The six-hour subjects fared no better—steadily declining over the two weeks—on a test of working memory in which they had to remember numbers and symbols and substitute one for the other. The same was true for an addition-subtraction task that measures speed and accuracy. All told, by the end of two weeks, the six-hour sleepers were as impaired as those who, in another Dinges study, had been sleep-deprived for 24 hours straight—the cognitive equivalent of being legally drunk.
So, for most of us, eight hours of sleep is excellent and six hours is no good, but what about if we split the difference? What is the threshold below which cognitive function begins to flag? While Dinges’s study was under way, his colleague Gregory Belenky, then director of the division of neuroscience at the Walter Reed Army Institute of Research in Silver Spring, Md., was running a similar study. He purposely restricted his subjects to odd numbers of sleep hours—three, five, seven and nine hours—so that together the studies would offer a fuller picture of sleep-restriction. Belenky’s nine-hour subjects performed much like Dinges’s eight-hour ones. But in the seven-hour group, their response time on the P.V.T. slowed and continued to do so for three days, before stabilizing at lower levels than when they started. Americans average 6.9 hours on weeknights, according to the National Sleep Foundation. Which means that, whether we like it or not, we are not thinking as clearly as we could be.

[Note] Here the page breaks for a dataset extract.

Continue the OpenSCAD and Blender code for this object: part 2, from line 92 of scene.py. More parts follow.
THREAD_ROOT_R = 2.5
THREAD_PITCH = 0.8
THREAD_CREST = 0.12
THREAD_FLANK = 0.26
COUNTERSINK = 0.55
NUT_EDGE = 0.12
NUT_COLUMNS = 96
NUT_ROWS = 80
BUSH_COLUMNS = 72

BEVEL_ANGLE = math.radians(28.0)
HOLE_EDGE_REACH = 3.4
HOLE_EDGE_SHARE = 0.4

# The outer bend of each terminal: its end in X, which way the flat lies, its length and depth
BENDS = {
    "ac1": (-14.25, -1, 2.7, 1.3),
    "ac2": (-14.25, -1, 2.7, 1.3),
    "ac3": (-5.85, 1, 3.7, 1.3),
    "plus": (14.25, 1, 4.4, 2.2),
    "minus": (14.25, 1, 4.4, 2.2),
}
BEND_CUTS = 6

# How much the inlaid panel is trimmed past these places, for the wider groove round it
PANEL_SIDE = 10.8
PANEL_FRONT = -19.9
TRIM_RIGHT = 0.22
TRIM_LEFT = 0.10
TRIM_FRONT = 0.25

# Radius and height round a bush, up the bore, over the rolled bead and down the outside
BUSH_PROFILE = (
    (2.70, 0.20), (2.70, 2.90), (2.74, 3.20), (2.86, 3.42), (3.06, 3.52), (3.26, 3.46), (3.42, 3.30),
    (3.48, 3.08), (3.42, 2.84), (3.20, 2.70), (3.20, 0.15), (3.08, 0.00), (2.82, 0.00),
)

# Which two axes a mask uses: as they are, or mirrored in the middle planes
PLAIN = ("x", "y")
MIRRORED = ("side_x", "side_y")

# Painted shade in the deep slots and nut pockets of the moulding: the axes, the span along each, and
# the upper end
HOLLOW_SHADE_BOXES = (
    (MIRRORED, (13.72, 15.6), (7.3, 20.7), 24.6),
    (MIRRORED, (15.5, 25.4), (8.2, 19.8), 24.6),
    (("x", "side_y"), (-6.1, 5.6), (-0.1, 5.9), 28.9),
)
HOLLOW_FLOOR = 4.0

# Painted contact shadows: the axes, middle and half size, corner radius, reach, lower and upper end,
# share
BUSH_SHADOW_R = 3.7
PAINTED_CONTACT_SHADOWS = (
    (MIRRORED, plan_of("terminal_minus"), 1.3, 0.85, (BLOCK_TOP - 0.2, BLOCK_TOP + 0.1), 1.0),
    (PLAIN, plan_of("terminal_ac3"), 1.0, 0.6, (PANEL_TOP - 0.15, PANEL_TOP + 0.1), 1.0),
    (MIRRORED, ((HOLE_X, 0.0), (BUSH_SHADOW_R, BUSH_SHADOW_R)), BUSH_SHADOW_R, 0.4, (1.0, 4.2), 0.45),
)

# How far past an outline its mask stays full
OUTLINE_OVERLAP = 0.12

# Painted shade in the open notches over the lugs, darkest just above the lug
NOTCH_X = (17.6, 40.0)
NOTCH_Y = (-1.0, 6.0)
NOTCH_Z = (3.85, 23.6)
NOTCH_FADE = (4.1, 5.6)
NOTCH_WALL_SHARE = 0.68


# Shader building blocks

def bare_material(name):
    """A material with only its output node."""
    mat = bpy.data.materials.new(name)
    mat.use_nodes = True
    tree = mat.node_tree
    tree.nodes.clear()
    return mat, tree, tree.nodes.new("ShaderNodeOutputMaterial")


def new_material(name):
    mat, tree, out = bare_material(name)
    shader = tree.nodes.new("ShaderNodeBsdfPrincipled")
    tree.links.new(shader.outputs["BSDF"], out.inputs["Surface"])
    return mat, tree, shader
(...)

Of course our lives are more stimulating than a sleep lab: we have coffee, bright lights, the social buzz of the office, all of which work as “countermeasures” to sleepiness. They can do the job for only so long, however. As Belenky, who now heads up the Sleep and Performance Research Center at Washington State University, Spokane, where Van Dongen is also a professor, told me about cognitive deficits: “You don’t see it the first day. But you do in five to seven days. Unless you’re doing work that doesn’t require much thought, you are trading time awake at the expense of performance.”
And it’s not clear that we can rely on weekends to make up for sleep deprivation. Dinges is now running a long-term sleep restriction and recovery study to see how many nights we need to erase our sleep debt. But past studies suggest that, at least in many cases, one night alone won’t do it.

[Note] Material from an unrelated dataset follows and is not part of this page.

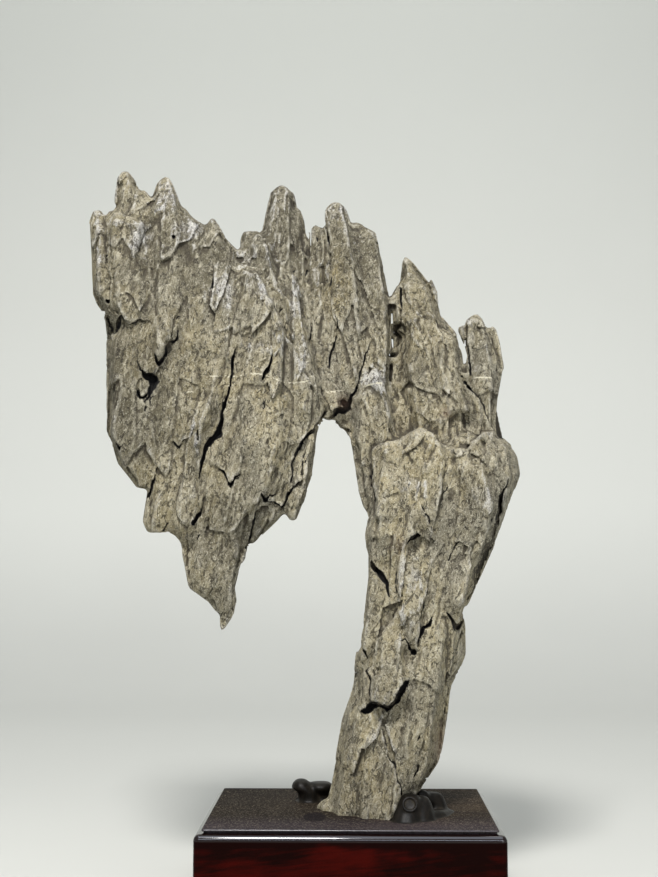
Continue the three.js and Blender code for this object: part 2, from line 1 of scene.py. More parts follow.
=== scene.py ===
import math
from itertools import product
import bpy
import numpy as np
import openvdb
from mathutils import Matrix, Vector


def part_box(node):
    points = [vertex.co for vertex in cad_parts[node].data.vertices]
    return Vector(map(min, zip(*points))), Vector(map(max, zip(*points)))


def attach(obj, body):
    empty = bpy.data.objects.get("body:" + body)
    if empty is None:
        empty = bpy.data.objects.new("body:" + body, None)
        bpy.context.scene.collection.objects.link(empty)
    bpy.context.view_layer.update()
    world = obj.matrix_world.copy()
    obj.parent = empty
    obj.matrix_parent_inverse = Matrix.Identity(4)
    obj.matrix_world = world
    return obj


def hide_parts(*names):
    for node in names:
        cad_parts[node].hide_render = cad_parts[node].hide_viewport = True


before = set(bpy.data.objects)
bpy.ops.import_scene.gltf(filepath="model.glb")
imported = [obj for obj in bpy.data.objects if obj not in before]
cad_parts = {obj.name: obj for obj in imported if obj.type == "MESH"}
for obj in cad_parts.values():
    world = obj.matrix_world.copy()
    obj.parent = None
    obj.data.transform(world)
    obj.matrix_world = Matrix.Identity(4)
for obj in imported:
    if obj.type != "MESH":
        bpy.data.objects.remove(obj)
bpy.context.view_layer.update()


# The plinth: a low wooden block, its upper edge rounded, with a shallow pocket that holds the
# board's tongue. Brush-laid red and black lacquer over the wood, rubbed to a high gloss.
PLINTH = {"width": 252, "depth": 200, "height": 66.5, "corner": 5, "round": 5, "foot": 1.5}
POCKET = {"width": 235.6, "depth": 185.6, "corner": 2.4, "floor": 60}
RED_LACQUER = (56, 8, 5)
BLACK_LACQUER = (19, 5, 4)
WORN_LACQUER = (36, 12, 9)


def tone(red, green, blue):
    """A colour as the eye reads it on a screen, 0 to 255, as the light that it reflects."""
    parts = [value / 255 for value in (red, green, blue)]
    return (*[p / 12.92 if p <= 0.04045 else ((p + 0.055) / 1.055) ** 2.4 for p in parts], 1)


def rounded_ring(width, depth, radius, z, steps=8):
    """One level of a block with rounded upright corners."""
    ring = []
    for corner, (right, back) in enumerate(((1, 1), (-1, 1), (-1, -1), (1, -1))):
        for step in range(steps + 1):
            angle = (corner + step / steps) * math.pi / 2
            ring.append((
                right * (width / 2 - radius) + radius * math.cos(angle),
                back * (depth / 2 - radius) + radius * math.sin(angle),
                z,
            ))
    return ring


def put(name, data):
    """A new object of this data in the scene."""
    thing = bpy.data.objects.new(name, data)
    bpy.context.scene.collection.objects.link(thing)
    return thing


def piece_from(name, points, faces, sharp=30):
    """A new piece from points in millimetres, smooth up to the angle of a real arris."""
    mesh = bpy.data.meshes.new(name)
    mesh.from_pydata([tuple(c / 1000 for c in p) for p in points], [], faces)
    mesh.shade_smooth()
    mesh.set_sharp_from_angle(angle=math.radians(sharp))
    return put(name, mesh)


def skin(rings):
    """Faces between levels of equal count, with a flat end at the bottom and at the top."""
    count = len(rings[0])
    faces = [tuple(reversed(range(count)))]
    for level, k in product(range(len(rings) - 1), range(count)):
        low, high, after = level * count, (level + 1) * count, (k + 1) % count
        faces.append((low + k, low + after, high + after, high + k))
    faces.append(tuple(range((len(rings) - 1) * count, len(rings) * count)))
    return [point for ring in rings for point in ring], faces


class Paint:
    """A value, colour or vector in a finish: sums add Math nodes, and add() any other node."""

    def __init__(self, tree, socket=None):
        self.tree, self.socket = tree, socket

    def feed(self, target, given):
        if isinstance(given, Paint):
            self.tree.links.new(given.socket, target)
        else:
            target.default_value = given

    def add(self, kind, settings=None, sockets=None, output=0):
        node = self.tree.nodes.new(kind)
        for name, given in (settings or {}).items():
            if name == "curve":
                curve = node.mapping.curves[0]
                for position in given[len(curve.points):]:
                    curve.points.new(*position)
                for point, position in zip(curve.points, given):
                    point.location = position
                node.mapping.update()
            else:
                setattr(node, name, given)
        for name, given in (sockets or {}).items():
            self.feed(node.inputs[name], given)
        return Paint(self.tree, node.outputs[output])

    def math(self, operation, *terms):
        return self.add("ShaderNodeMath", {"operation": operation}, dict(enumerate(terms)))

    def __add__(self, other):
        return self.math("ADD", self, other)

    def __sub__(self, other):
        return self.math("SUBTRACT", self, other)

    def __rsub__(self, other):
        return self.math("SUBTRACT", other, self)

    def __mul__(self, other):
        return self.math("MULTIPLY", self, other)

    def __truediv__(self, other):
        return self.math("DIVIDE", self, other)

    def __abs__(self):
        return self.math("ABSOLUTE", self)

    __radd__ = __add__
    __rmul__ = __mul__

    def between(self, low, high):
        """0 below low, 1 above high and a soft step from one to the other."""
        return self.add(
            "ShaderNodeMapRange", {"interpolation_type": "SMOOTHSTEP"},
            {"Value": self, "From Min": low, "From Max": high})

    def over(self, under, top):
        """The colour `top` laid over `under` where this mask is 1."""
        return self.add(
            "ShaderNodeMix", {"data_type": "RGBA"}, {0: self, 6: under, 7: top}, 2)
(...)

Not every sleeper is the same, of course: Dinges has found that some people who need eight hours will immediately feel the wallop of one four-hour night, while other eight-hour sleepers can handle several four-hour nights before their performance deteriorates. (But deteriorate it will.) There is a small portion of the population—he estimates it at around 5 percent or even less—who, for what researchers think may be genetic reasons, can maintain their performance with five or fewer hours of sleep. (There is also a small percentage who require 9 or 10 hours.)

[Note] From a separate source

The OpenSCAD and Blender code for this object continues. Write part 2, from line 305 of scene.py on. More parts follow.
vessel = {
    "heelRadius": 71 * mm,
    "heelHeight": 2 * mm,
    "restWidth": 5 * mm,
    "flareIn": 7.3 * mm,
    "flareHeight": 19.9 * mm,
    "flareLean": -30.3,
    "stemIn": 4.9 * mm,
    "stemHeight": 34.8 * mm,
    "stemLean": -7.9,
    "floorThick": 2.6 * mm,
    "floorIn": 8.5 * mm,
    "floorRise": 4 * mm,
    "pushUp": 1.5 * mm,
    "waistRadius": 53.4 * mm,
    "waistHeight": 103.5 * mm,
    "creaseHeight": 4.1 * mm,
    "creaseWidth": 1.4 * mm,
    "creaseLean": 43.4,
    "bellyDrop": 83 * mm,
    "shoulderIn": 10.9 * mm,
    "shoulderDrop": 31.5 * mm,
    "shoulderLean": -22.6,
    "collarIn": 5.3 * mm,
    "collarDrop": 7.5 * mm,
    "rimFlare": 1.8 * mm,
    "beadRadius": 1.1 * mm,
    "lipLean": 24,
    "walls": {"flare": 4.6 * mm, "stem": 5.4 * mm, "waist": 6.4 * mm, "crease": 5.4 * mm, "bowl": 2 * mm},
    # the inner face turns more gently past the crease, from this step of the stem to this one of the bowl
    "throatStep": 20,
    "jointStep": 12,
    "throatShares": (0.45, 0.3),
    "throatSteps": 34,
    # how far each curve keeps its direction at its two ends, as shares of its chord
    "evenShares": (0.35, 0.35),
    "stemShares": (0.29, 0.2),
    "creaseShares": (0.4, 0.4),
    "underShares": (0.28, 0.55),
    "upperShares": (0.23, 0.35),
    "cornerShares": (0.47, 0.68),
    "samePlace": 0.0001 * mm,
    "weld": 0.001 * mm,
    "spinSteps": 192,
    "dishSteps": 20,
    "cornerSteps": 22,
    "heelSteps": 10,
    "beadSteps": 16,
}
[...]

Still, while it’s tempting to believe we can train ourselves to be among the five-hour group—we can’t, Dinges says—or that we are naturally those five-hour sleepers, consider a key finding from Van Dongen and Dinges’s study: after just a few days, the four- and six-hour group reported that, yes, they were slightly sleepy. But they insisted they had adjusted to their new state. Even 14 days into the study, they said sleepiness was not affecting them. In fact, their performance had tanked. In other words, the sleep-deprived among us are lousy judges of our own sleep needs. We are not nearly as sharp as we think we are.